Data ingestion and transformation

You can integrate data from disparate sources into your ESG data estate. This functionality deploys the IngestedRawData lakehouse, or data lake, within your Fabric workspace, preserving the source data. After you ingest the source data into the IngestedRawData lakehouse, you can unify and harmonize the data into the sustainability analytical schema. You can also connect select data sources to a lakehouse without the need for data ingestion by using Fabric.

Diagram of external as-is data with the industry data template that transforms it into standardized ESG data.

Sustainability analytical schema

The sustainability analytical schema is a purpose-built sustainability schema with entities to store environmental, social, and governance (ESG) data. It also covers business operations tables, such as finance, human resources (HR), and so on. The schema can store data at multiple asset granularities and organizational hierarchies.

The following steps outline the process of integrating emissions, water, and waste data from Microsoft Sustainability Manager and then transforming it into the sustainability analytical schema.

  1. Set up Microsoft Azure Synapse Link - Set up an Azure Synapse Link that enables the flow of data from the Microsoft Sustainability Manager environment into your ESG data estate.

  2. Link the Microsoft Azure Data Lake Storage container - Use the Fabric shortcut functionality to link the Data Lake Storage container with Microsoft Sustainability Manager data to the IngestedRawData lakehouse of the deployed capability.

  3. Transform data - Use the data transformation notebooks to transform data into the sustainability analytical schema.

For more information, see, Import and transform Sustainability Manager data.

Ingest external data and data transformation

You can use Microsoft Fabric ingestion capabilities, such as data pipelines and data flows, to integrate your data from disparate sources into the IngestedRawData lakehouse. After integrating your data, you can transform it to the ESG data model schema by using Microsoft Fabric dataflows, or you can use it to build and run notebooks.

Screenshot of the Manage E S G data estate page in Sustainability solutions.
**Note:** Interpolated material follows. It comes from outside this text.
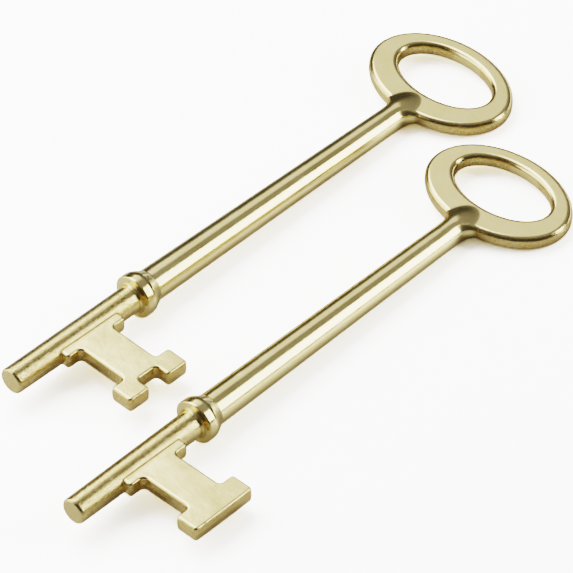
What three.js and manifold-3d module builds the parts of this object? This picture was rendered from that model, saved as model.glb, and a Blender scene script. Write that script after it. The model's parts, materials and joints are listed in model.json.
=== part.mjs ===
// Pair of cast bit keys for mortise locks, lying side by side on a table.
// Millimetres, +Z up, the table at z = 0. Each key is one casting and one mesh. A key is drawn in
// its own frame: X runs along the stem from the pin's tip to the bow, the bit points to -Y, and
// z = 0 is the parting plane of the mould.
import * as THREE from 'three';
import { mergeVertices } from 'three/addons/utils/BufferGeometryUtils.js';
import Module from 'manifold-3d';

const wasm = await Module();
wasm.setup();

// Driving dimension. Everything else is in proportion to it.
const KEY_LENGTH = 80;

// Stem: a slim pin that enters the lock, a collar that stops it, and a stouter shank. Its axis lies
// a little below the parting plane.
const STEM_DROP = 0.1;
const PIN_TIP_RADIUS = 1.7;
const PIN_ROOT_RADIUS = 1.8;
const PIN_EDGE_ROUND = 0.3;
const COLLAR_START = 20.05;
const COLLAR_RADIUS = 2.85;
const COLLAR_RIM = 1.3;
const COLLAR_TAPER = 1.45;
const COLLAR_EDGE_ROUND = 0.25;
const SHANK_ROOT_RADIUS = 2.12;
const SHANK_END_RADIUS = 1.67;
const STEM_SEGMENTS = 40;

// Bow: a flat oval ring whose long axis lies across the stem, widest where it meets the stem.
const BOW_THICKNESS = 2;
const BOW_HALF_LENGTH = 7.1;
const BOW_HALF_WIDTH = 10.15;
const BOW_FAR_BAND = 2.27;
const BOW_LAND = 0.1;
const BOW_EDGE_ROUND = 0.45;
const BOW_FILLET_REACH = 1.15;
const EYE_HALF_LENGTH = 4.05;
const EYE_HALF_WIDTH = 6.85;
const RING_SEGMENTS = 64;

// Bit: a plate with a root, a narrower web between two ward cuts, and a wide outer end.
const BIT_START = 6.8;
const BIT_WIDTH = 9.55;
const BIT_THICKNESS = 2.05;
const BIT_REACH = 13.15;
const BIT_LAND = 0.8;
const BIT_EDGE_ROUND = 0.25;
const BIT_CORNER_RADIUS = 0.6;
const WARD_DEPTH = 2.1;
const WARD_NEAR = 2.75;
const WARD_FAR = 9.8;
const NOTCH_WIDTH = 2.9;
const NOTCH_DEPTH = 2.05;

// How the plain key lies beside the notched one.
const PLAIN_KEY_SHIFT = new THREE.Vector2(-10.4, -21.2);
const PLAIN_KEY_TURN = THREE.MathUtils.degToRad(1.3);

const ROUND_STEPS = 3;
const BOW_CENTRE = KEY_LENGTH - BOW_HALF_LENGTH;
const BOW_NEAR_EDGE = BOW_CENTRE - BOW_HALF_LENGTH;
const EYE_CENTRE = KEY_LENGTH - BOW_FAR_BAND - EYE_HALF_LENGTH;
const COLLAR_RIM_END = COLLAR_START + COLLAR_RIM;
const BIT_END = BIT_START + BIT_WIDTH;

function toSolid(geometry) {
  geometry.deleteAttribute('normal');
  geometry.deleteAttribute('uv');
  const merged = mergeVertices(geometry, 1e-5);
  return new wasm.Manifold(new wasm.Mesh({
    numProp: 3,
    vertProperties: new Float32Array(merged.attributes.position.array),
    triVerts: new Uint32Array(merged.index.array),
  }));
}

function toGeometry(solid) {
  const mesh = solid.getMesh();
  const geometry = new THREE.BufferGeometry();
  geometry.setAttribute('position', new THREE.BufferAttribute(mesh.vertProperties, 3));
  geometry.setIndex(new THREE.BufferAttribute(mesh.triVerts, 1));
  geometry.computeVertexNormals();
  return geometry;
}

// A quarter circle round the edge of a turned shape, from its end face at `start` to its side.
// Lathe points are (radius, distance along the stem).
function turnedEdge(radius, start, round) {
  const points = [];
  for (let step = 0; step <= ROUND_STEPS; step += 1) {
    const angle = (step / ROUND_STEPS) * (Math.PI / 2);
    points.push(new THREE.Vector2(
      radius - round + round * Math.sin(angle),
      start + round - round * Math.cos(angle),
    ));
  }
  return points;
}

// The stem, turned about the X axis. Past the shank it slopes down into the near band of the bow.
function stemSolid() {
  const nearBand = EYE_CENTRE - EYE_HALF_LENGTH - BOW_NEAR_EDGE;
  const slopeEnd = BOW_NEAR_EDGE + nearBand * 0.75;
  const outline = [
    new THREE.Vector2(0, 0),
    ...turnedEdge(PIN_TIP_RADIUS, 0, PIN_EDGE_ROUND),
    new THREE.Vector2(PIN_ROOT_RADIUS, COLLAR_START),
    ...turnedEdge(COLLAR_RADIUS, COLLAR_START, COLLAR_EDGE_ROUND),
    new THREE.Vector2(COLLAR_RADIUS, COLLAR_RIM_END),
    new THREE.Vector2(SHANK_ROOT_RADIUS, COLLAR_RIM_END + COLLAR_TAPER),
    new THREE.Vector2(SHANK_END_RADIUS, BOW_NEAR_EDGE),
    new THREE.Vector2(BOW_THICKNESS / 4, slopeEnd),
    new THREE.Vector2(0, slopeEnd),
  ];
  const stem = new THREE.LatheGeometry(outline, STEM_SEGMENTS);
  stem.rotateZ(-Math.PI / 2);
  stem.translate(0, 0, -STEM_DROP);
  return toSolid(stem);
}

// A flat plate with rounded edges, centred on the parting plane. The outline is its widest section,
// and the walls stay upright over `land` at mid-height.
function plateSolid(outline, holes, thickness, land, round) {
  const shape = new THREE.Shape(outline);
  shape.holes = holes.map((points) => new THREE.Path(points));
  const plate = new THREE.ExtrudeGeometry(shape, {
    depth: land,
    bevelThickness: (thickness - land) / 2,
    bevelSize: round,
    bevelOffset: -round,
    bevelSegments: ROUND_STEPS,
  });
  plate.translate(0, 0, -land / 2);
  return toSolid(plate);
}

// The oval ring, with a fillet on each side where the shank runs into it.
function bowSolid() {
  const ovalX = (y) => BOW_CENTRE - BOW_HALF_LENGTH * Math.sqrt(1 - (y / BOW_HALF_WIDTH) ** 2);
  const filletEnd = SHANK_END_RADIUS + BOW_FILLET_REACH;
  const corner = ovalX(SHANK_END_RADIUS);
  const fillet = (side) => new THREE.QuadraticBezierCurve(
    new THREE.Vector2(corner - BOW_FILLET_REACH, side * SHANK_END_RADIUS),
    new THREE.Vector2(corner, side * SHANK_END_RADIUS),
    new THREE.Vector2(ovalX(filletEnd), side * filletEnd),
  ).getPoints(ROUND_STEPS);

  const sweep = Math.PI - Math.asin(filletEnd / BOW_HALF_WIDTH);
  const rim = new THREE.EllipseCurve(
    BOW_CENTRE, 0, BOW_HALF_LENGTH, BOW_HALF_WIDTH, -sweep, sweep,
  );
  const eye = new THREE.EllipseCurve(EYE_CENTRE, 0, EYE_HALF_LENGTH, EYE_HALF_WIDTH);
  const outline = [
    ...fillet(-1),
    ...rim.getPoints(RING_SEGMENTS).slice(1, -1),
    ...fillet(1).reverse(),
  ];
  const hole = eye.getPoints(RING_SEGMENTS).slice(0, -1);
  return plateSolid(outline, [hole], BOW_THICKNESS, BOW_LAND, BOW_EDGE_ROUND);
}

// An open run of corners with each one between the two ends rounded off.
function roundCorners(corners, radius) {
  const points = [corners[0]];
  for (let index = 1; index < corners.length - 1; index += 1) {
    const corner = corners[index];
    const arrive = corners[index - 1].clone().sub(corner).setLength(radius).add(corner);
    const leave = corners[index + 1].clone().sub(corner).setLength(radius).add(corner);
    points.push(...new THREE.QuadraticBezierCurve(arrive, corner, leave).getPoints(ROUND_STEPS));
  }
  points.push(corners[corners.length - 1]);
  return points;
}

// The corners of the notch in the middle of the bit's outer end.
function notchCorners() {
  const start = BIT_START + (BIT_WIDTH - NOTCH_WIDTH) / 2;
  const end = start + NOTCH_WIDTH;
  const floor = NOTCH_DEPTH - BIT_REACH;
  return [
    new THREE.Vector2(start, -BIT_REACH),
    new THREE.Vector2(start, floor),
    new THREE.Vector2(end, floor),
    new THREE.Vector2(end, -BIT_REACH),
  ];
}

function bitSolid(notched) {
  const corners = [
    new THREE.Vector2(BIT_START, 0),
    new THREE.Vector2(BIT_START, -WARD_NEAR),
    new THREE.Vector2(BIT_START + WARD_DEPTH, -WARD_NEAR),
    new THREE.Vector2(BIT_START + WARD_DEPTH, -WARD_FAR),
    new THREE.Vector2(BIT_START, -WARD_FAR),
    new THREE.Vector2(BIT_START, -BIT_REACH),
    ...(notched ? notchCorners() : []),
    new THREE.Vector2(BIT_END, -BIT_REACH),
    new THREE.Vector2(BIT_END, -WARD_FAR),
    new THREE.Vector2(BIT_END - WARD_DEPTH, -WARD_FAR),
    new THREE.Vector2(BIT_END - WARD_DEPTH, -WARD_NEAR),
    new THREE.Vector2(BIT_END, -WARD_NEAR),
    new THREE.Vector2(BIT_END, 0),
  ];
  const outline = roundCorners(corners, BIT_CORNER_RADIUS);
  return plateSolid(outline, [], BIT_THICKNESS, BIT_LAND, BIT_EDGE_ROUND);
}

// A key on a table rests on the collar's rim, on the end of the shank, and on the edge of the bow's
// flat underside that is on the bit's side. This is how far it tips down towards the bow, how far
// it rolls towards the bit, and how high its frame then stands above the table.
function restingPlace() {
  const tilt = Math.atan2(COLLAR_RADIUS - SHANK_END_RADIUS, BOW_NEAR_EDGE - COLLAR_RIM_END);
  const height = COLLAR_RIM_END * Math.sin(tilt) + (STEM_DROP + COLLAR_RADIUS) * Math.cos(tilt);
  const underside = height - BOW_CENTRE * Math.sin(tilt) - (BOW_THICKNESS / 2) * Math.cos(tilt);
  const lengthwise = (BOW_HALF_LENGTH - BOW_EDGE_ROUND) * Math.sin(tilt);
  const crosswise = (BOW_HALF_WIDTH - BOW_EDGE_ROUND) * Math.cos(tilt);
  const roll = Math.asin(Math.sqrt(underside ** 2 - lengthwise ** 2) / crosswise);
  return { tilt, roll, height };
}

function keyMesh(name, notched) {
  const solid = stemSolid().add(bowSolid()).add(bitSolid(notched));
  const brass = new THREE.MeshStandardMaterial({
    name: 'brass_plate',
    color: 0xc9b36b,
    roughness: 0.3,
    metalness: 0.9,
  });
  const mesh = new THREE.Mesh(toGeometry(solid), brass);
  const { tilt, roll, height } = restingPlace();
  mesh.name = name;
  mesh.rotation.set(roll, tilt, 0, 'YXZ');
  mesh.position.z = height;
  return mesh;
}

function buildPair() {
  const notchedKey = new THREE.Group();
  notchedKey.add(keyMesh('key_notched_bit', true));

  const plainKey = new THREE.Group();
  plainKey.add(keyMesh('key_plain_bit', false));
  plainKey.rotation.z = PLAIN_KEY_TURN;
  plainKey.position.set(PLAIN_KEY_SHIFT.x, PLAIN_KEY_SHIFT.y, 0);

  // The pair's own origin is the middle of its bounding box, on the table.
  const table = new THREE.Group();
  table.add(notchedKey, plainKey);
  const centre = new THREE.Box3().setFromObject(table, true).getCenter(new THREE.Vector3());
  table.position.set(-centre.x, -centre.y, 0);

  const pair = new THREE.Group();
  pair.name = 'bit_key_pair';
  pair.add(table);
  return pair;
}

export default buildPair();
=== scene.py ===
"""A pair of brass-plated bit keys on a pale table.

Each key is one casting. Its surface is drawn as a signed distance in the key's own frame, where X
runs along the stem from the pin's tip to the bow, the bit points to -Y, and z = 0 is the parting
plane of the mould. The distance is polygonised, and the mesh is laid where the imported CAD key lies.
"""
import json
import math

import bpy
import numpy as np
import openvdb
from mathutils import Matrix, Vector


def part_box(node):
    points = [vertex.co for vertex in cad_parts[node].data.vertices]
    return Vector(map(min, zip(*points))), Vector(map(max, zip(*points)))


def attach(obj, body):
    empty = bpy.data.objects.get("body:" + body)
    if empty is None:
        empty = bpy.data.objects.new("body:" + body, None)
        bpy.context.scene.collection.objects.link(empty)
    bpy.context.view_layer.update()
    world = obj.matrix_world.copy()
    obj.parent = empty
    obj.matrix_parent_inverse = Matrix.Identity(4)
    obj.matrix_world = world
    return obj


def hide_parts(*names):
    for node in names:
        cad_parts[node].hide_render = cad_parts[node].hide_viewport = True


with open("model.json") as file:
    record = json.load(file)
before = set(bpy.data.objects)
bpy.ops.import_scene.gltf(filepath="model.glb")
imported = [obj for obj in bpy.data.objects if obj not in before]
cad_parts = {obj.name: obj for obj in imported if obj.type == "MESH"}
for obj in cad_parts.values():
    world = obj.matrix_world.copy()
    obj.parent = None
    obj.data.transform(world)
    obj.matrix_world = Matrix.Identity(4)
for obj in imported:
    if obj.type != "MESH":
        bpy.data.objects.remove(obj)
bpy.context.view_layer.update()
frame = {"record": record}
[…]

You can explore the ESG data model schema by using the following artifacts, which the system deploys in the workspace during the ESG data estate deployment.

  • ESGschema.json - This file provides the schema of the tables in Microsoft Cloud for Sustainability ESG data model, including details of columns, primary key, and foreign key relationships for each table. This file is in the Config folder of the ConfigAndDemoData lakehouse.
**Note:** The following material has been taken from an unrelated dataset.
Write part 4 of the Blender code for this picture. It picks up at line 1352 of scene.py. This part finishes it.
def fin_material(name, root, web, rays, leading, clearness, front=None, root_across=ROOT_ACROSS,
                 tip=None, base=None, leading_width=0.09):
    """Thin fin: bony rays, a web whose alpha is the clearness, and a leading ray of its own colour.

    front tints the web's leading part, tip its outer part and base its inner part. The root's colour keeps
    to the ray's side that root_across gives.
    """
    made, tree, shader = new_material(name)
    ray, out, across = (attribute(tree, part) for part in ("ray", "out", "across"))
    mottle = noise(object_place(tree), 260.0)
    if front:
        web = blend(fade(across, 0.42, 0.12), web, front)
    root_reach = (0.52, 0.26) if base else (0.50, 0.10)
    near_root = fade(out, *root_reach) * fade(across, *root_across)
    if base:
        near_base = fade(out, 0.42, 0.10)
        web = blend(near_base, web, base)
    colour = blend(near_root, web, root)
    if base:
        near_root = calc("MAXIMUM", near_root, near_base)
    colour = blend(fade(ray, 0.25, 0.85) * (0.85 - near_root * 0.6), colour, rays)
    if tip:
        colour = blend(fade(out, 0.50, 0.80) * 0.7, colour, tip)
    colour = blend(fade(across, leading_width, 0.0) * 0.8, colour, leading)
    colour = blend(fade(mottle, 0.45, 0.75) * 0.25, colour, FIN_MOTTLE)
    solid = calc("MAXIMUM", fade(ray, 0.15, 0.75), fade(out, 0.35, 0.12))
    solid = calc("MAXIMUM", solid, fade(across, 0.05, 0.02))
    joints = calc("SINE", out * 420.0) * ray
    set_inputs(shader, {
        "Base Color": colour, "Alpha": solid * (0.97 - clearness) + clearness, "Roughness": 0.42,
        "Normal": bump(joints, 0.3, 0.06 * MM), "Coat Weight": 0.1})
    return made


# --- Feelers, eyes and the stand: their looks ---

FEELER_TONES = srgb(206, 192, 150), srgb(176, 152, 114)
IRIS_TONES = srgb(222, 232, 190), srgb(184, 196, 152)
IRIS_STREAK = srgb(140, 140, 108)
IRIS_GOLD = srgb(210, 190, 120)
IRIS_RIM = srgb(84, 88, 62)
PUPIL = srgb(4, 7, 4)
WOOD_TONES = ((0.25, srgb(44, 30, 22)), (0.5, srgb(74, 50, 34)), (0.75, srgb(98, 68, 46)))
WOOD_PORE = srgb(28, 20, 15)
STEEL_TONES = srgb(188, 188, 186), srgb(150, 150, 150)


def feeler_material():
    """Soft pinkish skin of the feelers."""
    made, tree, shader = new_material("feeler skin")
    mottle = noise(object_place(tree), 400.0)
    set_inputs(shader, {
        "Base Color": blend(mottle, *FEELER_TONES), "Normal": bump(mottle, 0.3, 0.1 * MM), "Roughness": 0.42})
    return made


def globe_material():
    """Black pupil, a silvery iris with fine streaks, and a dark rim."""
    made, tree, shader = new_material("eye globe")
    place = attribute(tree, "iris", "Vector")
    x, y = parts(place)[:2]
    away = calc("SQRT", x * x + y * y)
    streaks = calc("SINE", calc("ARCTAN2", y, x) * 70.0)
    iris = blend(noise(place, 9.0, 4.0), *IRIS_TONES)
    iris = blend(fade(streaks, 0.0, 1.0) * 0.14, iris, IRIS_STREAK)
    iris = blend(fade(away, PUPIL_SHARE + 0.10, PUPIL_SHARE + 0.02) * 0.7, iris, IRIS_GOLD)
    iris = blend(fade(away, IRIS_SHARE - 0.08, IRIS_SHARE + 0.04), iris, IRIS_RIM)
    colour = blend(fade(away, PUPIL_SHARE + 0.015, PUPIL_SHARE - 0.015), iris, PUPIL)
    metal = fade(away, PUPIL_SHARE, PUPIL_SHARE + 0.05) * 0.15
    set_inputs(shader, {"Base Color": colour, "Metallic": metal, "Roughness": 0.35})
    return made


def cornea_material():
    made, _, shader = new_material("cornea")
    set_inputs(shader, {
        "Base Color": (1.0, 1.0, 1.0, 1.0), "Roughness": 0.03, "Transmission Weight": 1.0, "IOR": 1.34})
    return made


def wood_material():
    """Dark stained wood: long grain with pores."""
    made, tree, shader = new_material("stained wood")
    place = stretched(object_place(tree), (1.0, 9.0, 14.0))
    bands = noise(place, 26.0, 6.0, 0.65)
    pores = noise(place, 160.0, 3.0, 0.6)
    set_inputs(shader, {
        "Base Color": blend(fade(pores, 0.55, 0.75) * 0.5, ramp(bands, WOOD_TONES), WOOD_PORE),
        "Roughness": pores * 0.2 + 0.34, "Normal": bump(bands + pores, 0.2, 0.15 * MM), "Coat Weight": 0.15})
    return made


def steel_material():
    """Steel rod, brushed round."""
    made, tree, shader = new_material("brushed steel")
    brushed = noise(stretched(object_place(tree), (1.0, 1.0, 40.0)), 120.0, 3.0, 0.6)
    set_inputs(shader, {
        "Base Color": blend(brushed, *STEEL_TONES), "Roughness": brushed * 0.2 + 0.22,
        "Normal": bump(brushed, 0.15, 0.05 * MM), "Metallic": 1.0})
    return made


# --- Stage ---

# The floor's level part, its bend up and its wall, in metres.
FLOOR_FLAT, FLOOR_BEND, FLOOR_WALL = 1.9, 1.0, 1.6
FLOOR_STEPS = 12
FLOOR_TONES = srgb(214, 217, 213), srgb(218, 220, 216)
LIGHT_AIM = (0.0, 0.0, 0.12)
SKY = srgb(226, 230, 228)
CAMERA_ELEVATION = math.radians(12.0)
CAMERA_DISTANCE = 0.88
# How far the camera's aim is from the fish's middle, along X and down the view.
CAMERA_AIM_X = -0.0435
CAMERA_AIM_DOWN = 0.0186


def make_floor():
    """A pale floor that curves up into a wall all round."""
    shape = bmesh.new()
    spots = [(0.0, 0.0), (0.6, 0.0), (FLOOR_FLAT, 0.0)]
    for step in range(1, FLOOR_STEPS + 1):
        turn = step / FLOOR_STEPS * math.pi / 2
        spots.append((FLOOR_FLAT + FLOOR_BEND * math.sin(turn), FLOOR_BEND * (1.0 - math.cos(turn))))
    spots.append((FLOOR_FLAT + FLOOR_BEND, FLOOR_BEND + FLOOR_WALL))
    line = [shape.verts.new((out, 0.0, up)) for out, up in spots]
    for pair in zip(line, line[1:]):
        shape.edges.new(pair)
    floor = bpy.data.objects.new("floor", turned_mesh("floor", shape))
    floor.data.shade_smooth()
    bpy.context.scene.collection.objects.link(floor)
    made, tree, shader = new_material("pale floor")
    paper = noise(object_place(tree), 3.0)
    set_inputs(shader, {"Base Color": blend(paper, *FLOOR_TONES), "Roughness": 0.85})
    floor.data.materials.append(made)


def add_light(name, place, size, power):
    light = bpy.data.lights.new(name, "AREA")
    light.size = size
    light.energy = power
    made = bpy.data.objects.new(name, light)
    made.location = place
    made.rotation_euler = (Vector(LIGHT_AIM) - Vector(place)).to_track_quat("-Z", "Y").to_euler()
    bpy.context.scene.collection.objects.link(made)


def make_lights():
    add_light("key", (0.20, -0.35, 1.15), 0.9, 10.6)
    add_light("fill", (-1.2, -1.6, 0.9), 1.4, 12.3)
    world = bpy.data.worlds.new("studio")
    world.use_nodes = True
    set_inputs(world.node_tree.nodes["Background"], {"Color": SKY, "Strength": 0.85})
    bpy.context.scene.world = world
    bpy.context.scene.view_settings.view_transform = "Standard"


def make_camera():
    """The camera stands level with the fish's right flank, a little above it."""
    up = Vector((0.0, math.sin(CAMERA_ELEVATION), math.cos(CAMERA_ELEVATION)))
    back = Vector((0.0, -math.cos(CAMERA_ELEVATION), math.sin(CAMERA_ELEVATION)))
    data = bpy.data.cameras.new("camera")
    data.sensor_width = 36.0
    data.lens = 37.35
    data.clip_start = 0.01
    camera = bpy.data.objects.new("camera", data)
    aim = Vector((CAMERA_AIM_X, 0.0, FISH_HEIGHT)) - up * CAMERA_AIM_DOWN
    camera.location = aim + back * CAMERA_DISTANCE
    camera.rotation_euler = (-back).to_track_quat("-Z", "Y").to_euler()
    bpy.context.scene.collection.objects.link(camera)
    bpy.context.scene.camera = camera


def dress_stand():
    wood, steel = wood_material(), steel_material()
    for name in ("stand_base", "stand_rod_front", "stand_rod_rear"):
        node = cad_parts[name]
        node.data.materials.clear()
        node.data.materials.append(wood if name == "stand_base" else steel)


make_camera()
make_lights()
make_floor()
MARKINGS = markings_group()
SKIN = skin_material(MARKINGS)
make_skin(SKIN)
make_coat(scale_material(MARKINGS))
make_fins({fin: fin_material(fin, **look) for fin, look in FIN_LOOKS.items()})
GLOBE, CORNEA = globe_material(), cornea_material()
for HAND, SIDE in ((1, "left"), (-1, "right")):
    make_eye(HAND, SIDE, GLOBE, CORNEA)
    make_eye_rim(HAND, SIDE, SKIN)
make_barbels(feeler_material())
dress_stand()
  • GenerateESGTables - This notebook provides the Create Table function. You can create empty tables for water, waste, and greenhouse gas (GHG) emissions.
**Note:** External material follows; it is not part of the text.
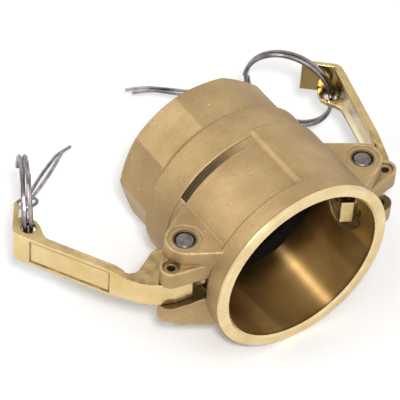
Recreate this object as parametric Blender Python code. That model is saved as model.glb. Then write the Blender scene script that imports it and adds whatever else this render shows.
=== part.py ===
"""Cam and groove coupler: a brass socket with two cam arms and a ten-sided threaded end.

The coupler lies on its side. The socket's mouth faces -Y, the threaded end faces +Y, and +Z is
up and runs along the arm pins. The origin is the centre of the mouth. Lengths are in metres.
"""
import math

import bmesh
import bpy
from mathutils import Matrix, Vector

# Socket and outside of the casting, from the mouth back along +Y
bore_radius = 0.0320
mouth_wall = 0.0047
mouth_chamfer = 0.0008
machined_length = 0.0016
casting_step = 0.0005
band_length = 0.0095
barrel_wall = 0.0028
groove_start = 0.0392
groove_width = 0.0026
groove_depth = 0.0027
groove_arcs_deg = ((96.0, 147.0), (213.0, 327.0))
collar_rise = 0.0002
collar_length = 0.0092
collar_fillet = 0.0020
collar_knee_share = 0.7
collar_foot_share = 0.93
collar_foot_run_share = 1.6
overall_length = 0.0722
wrench_radius = 0.0330
wrench_sides = 10
wrench_chamfer = 0.0014

# Raised pad on the barrel
pad_height = 0.0013
pad_start_deg = 30.0
pad_end_deg = 92.0
pad_slope = 0.0028

# Inside of the casting
socket_depth = 0.0336
gasket_recess_rise = 0.0009
gasket_recess_length = 0.0046
throat_radius = 0.0205
thread_bore_radius = 0.02392
thread_bore_length = 0.0220
thread_mouth_chamfer = 0.0011

# Ears, arm pins and safety holes
pin_across = 0.0389
pin_back = 0.0204
pin_radius = 0.0036
pin_hole_radius = 0.0039
pin_chamfer = 0.0005
ear_gap_half = 0.0055
ear_top = 0.0187
ear_plate_top = 0.0124
ear_boss_radius = 0.0073
ear_root_across = 0.0270
ear_boss_front = 0.0054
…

Compute metrics and analytical datasets

After standardizing the data, you can create an ESG metrics mesh that comprises aggregated datasets and computed Corporate Sustainability Reporting Directive (CSRD) metrics that are ready for analytics and reporting. The computation logic for certain CSRD quantitative metrics across ESG is predefined and provided with the ESG data estate capability. You can extend and update these notebooks as required. You can use them to define other metrics and modify the computation logic for the already defined metrics.

Diagram of processed E S G data that's denormalized into computed E S G metrics that are used for sustainability reports and metric computation.

The notebooks that you can use for computation of analytical datasets and metrics are:

  • Data denormalization notebooks - You can set up these notebooks to generate fact tables to support ESG metrics and analytical datasets.

  • Metric computation notebooks - Support mandatory Corporate Sustainability Reporting Directive (CSRD) and Global Reporting Initiative (GRI)-related metrics, which are customizable and extensible.

Visualize computed metrics

After the system computes the metrics and stores them as tables, you can use the prebuilt Power BI dashboard to:

  • Visualize and explore the CSRD metrics.

  • Perform drill-down actions.

  • View year-over-year comparisons.

You can validate if the data is good for reporting by using the CSRDMetricsReportDataset semantic model.

The following screenshot shows the prebuilt dashboards that you can use to visualize and explore metrics data.

Screenshot of prebuilt dashboards that you can use to visualize data.